The Storm Chasers came calling in November.
Having never worked in a professional sport front office, he had a lot to learn about the business side of baseball. But he thinks the Storm Chasers saw in him a chance to go a different direction with the media relations position.
“I wouldn’t say it was a slam dunk in November, but I felt comfortable then that this could happen and it all worked out,” he said.
Boone’s new job is not unlike his old one – only more singularly focused. He sees his duties as part PR, part beat writer.
“I would say it’s a dual role in the sense I will still be a beat writer/content creator for the team but at the same time I will be sharing stories with the traditional media to make sure the biggest audience gets a chance to hear about what’s happening at Werner Park,” he said. “So, it’s going to be on me to pick and choose those spots. Where does it best lie on a story to story basis?”

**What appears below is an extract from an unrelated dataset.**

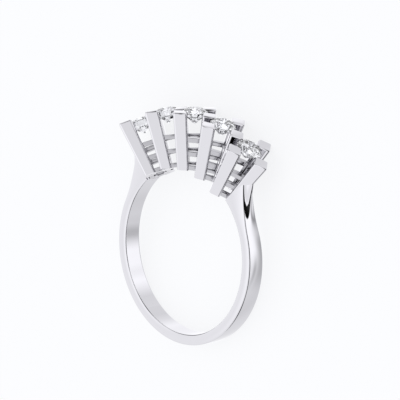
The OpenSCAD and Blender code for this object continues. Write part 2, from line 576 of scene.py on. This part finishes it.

The daily deadline grind of being a newspaper sportswriter can be nerve-racking and stressful. Time and mileage are a constant battle. Boone isn’t sure yet if he misses his former life or that sportswriter moniker he begrudgingly took on two decades ago.
“I’ll miss the games themselves, but that’s because they’re not going on,” he said. “I don’t yet miss the writing portion because that’s still going to happen. But part of me would be lying to myself if I didn’t admit I’m going to miss covering some of those big things. I’ve had a good run.”